Each individual generator feeds through transformer and line impedances into the ‘finite bus-bar’ formed by the sum of all the other generators. As can be seen from the phasor diagram in Figure 40.20, which may be considered as qualitative, the products of the reactances and reactive components of the current are decisive for the magnitude of the voltage drop |ΔV|. The drop in active voltage and the phase displacement of the voltage phasor can here be ignored. The reactances between the generator terminals and the infinite network thus produce a natural drop in the reactive current, whereas the drop of the speed-control system is always synthetic. The generator reactance XD is within the control loop and therefore need not be taken into account for quasi-steady-state phenomena. The effect of the natural drop in reactive current, and its increase or decrease by artificial means, is the main theme to be discussed from various viewpoints in the following.

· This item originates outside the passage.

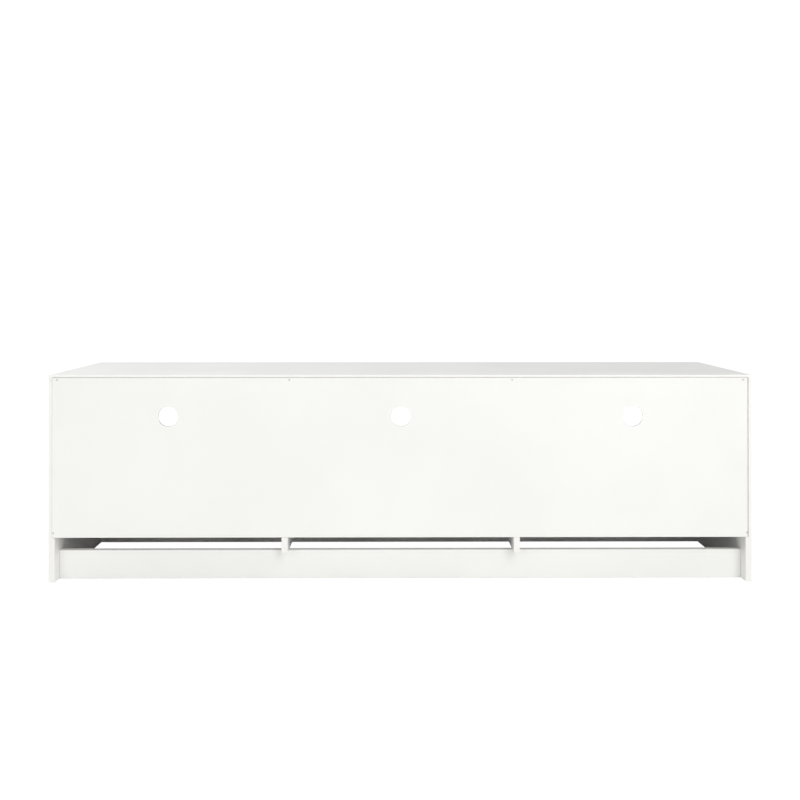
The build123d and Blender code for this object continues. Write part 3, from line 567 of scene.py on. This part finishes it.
# Each node, and the width in millimetres that its sharp edges are eased by.
EASED = {"back_panel": 0.3, "catches": 0.6, "corner_blocks": 0.8, "stay_bases": 0.5, "catch_magnets": 0.3}
for bay in BAYS:
    EASED[f"strike_plate_{bay}"] = 0.3
    EASED[f"stay_bracket_{bay}"] = 0.4
    EASED[f"stay_swivel_{bay}"] = 0.8


def eased(node, width):
    """A CAD node with its sharp edges rounded as moulding, stamping or casting leaves them."""
    piece = merged_copy(node, f"{node}_eased")
    bpy.ops.object.mode_set(mode="EDIT")
    bpy.ops.mesh.select_all(action="SELECT")
    bpy.ops.mesh.dissolve_limited(angle_limit=math.radians(0.5))
    bpy.ops.object.mode_set(mode="OBJECT")
    apply(
        piece, "BEVEL", width=width * MM, segments=3, limit_method="ANGLE",
        angle_limit=math.radians(40), use_clamp_overlap=True,
    )
    return piece


for node, width in EASED.items():
    dress(eased(node, width), BODY_OF[node], SLOT_OF[node], node, angle=FLAT_ANGLE)

# ---------------------------------------------------------------- floor, world and lights

# The floor and the world look plain white to the camera and give the stand a softer light than that.
FLOOR_GLOW = 1.12
FLOOR_GLOW_SEEN = 0.9
WORLD_LIGHT = 0.6
WORLD_SEEN = 1.05

start_alone()
bpy.ops.mesh.primitive_plane_add(size=60, location=(0, 0, 0))
floor = bpy.context.object
floor.name = "floor"
floor_material, tree, shader, place = blank("white studio floor")
shader.inputs["Base Color"].default_value = colour("F2F2F0")
shader.inputs["Roughness"].default_value = 0.9
glow = add(tree, "ShaderNodeEmission", {"Color": (1, 1, 1, 1), "Strength": FLOOR_GLOW}).outputs[0]
ray = add(tree, "ShaderNodeLightPath").outputs["Is Camera Ray"]
share = add(tree, "ShaderNodeMath", {0: ray, 1: FLOOR_GLOW_SEEN}, operation="MULTIPLY").outputs[0]
both = add(tree, "ShaderNodeMixShader", {0: share, 1: shader.outputs[0], 2: glow}).outputs[0]
tree.links.new(both, tree.nodes["Material Output"].inputs["Surface"])
floor.data.materials.append(floor_material)

world = bpy.data.worlds.new("studio")
world.use_nodes = True
sky = world.node_tree
seen = add(sky, "ShaderNodeLightPath").outputs["Is Camera Ray"]
levels = {"Value": seen, "To Min": WORLD_LIGHT, "To Max": WORLD_SEEN}
strength = add(sky, "ShaderNodeMapRange", levels).outputs["Result"]
sky.nodes["Background"].inputs["Color"].default_value = (1, 1, 1, 1)
sky.links.new(strength, sky.nodes["Background"].inputs["Strength"])
bpy.context.scene.world = world
bpy.context.scene.view_settings.view_transform = "Standard"


def soft_light(name, place, target, power, width, height):
    """A soft box aimed at a point. It lights the stand and isn't seen itself."""
    data = bpy.data.lights.new(name, "AREA")
    data.shape = "RECTANGLE"
    data.size = width
    data.size_y = height
    data.energy = power
    light = bpy.data.objects.new(name, data)
    bpy.context.scene.collection.objects.link(light)
    light.location = place
    light.rotation_euler = (Vector(target) - Vector(place)).to_track_quat("-Z", "Y").to_euler()
    light.visible_camera = False


# Three stand behind the stand and light its back, and one hangs over its +X end to even out the top. None
# faces an end panel squarely, so both ends keep their tone.
soft_light("behind, high", (-1.6, 3.2, 3.0), (0, 0.1, 0.3), 39, 2.2, 2.2)
soft_light("behind, low", (-2.1, 3.9, 1.7), (0, 0.1, 0.3), 27, 1.6, 1.6)
soft_light("behind, far side", (2.2, 3.8, 1.5), (0.4, 0.1, 0.3), 20, 1.6, 1.6)
soft_light("overhead", (1.2, 0.1, 2.3), (0.9, 0.1, 0.5), 10, 1.0, 1.0)
# This one lies lower than the top, so it lights the doors and leaves the top as it is.
soft_light("low front", (-0.5, -3.4, TOP_Z / 2), (0, 0, TOP_Z / 2), 40, 3.6, 0.9 * TOP_Z)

40.5.6.1 Parallel operation in a power-station

Parallel operation in a power-station is illustrated in Figure 40.21. As virtually all large generators are operated in unit connection, the transformer reactance between the terminals and the h.v. bus-bar causes a natural reactive current droop of 8–12%. This accurately defines the reactive power output. Conditions are very different in the case of low-voltage (l.v.) generators, which must operate in parallel direct at the machine terminals. Here there is no natural droop, and even the smallest difference in the voltage values will lead to undesirable mutual exchange of reactive power between the machines, without resulting in a defined distribution of demand. It is not until an artificial droop is introduced by applying reactive current in the measuring loop of the voltage regulator that the reactive load distribution becomes stable; initially it is immaterial whether the generators themselves define the voltage at a purely consumer network, or coincide with the voltage given by a live network.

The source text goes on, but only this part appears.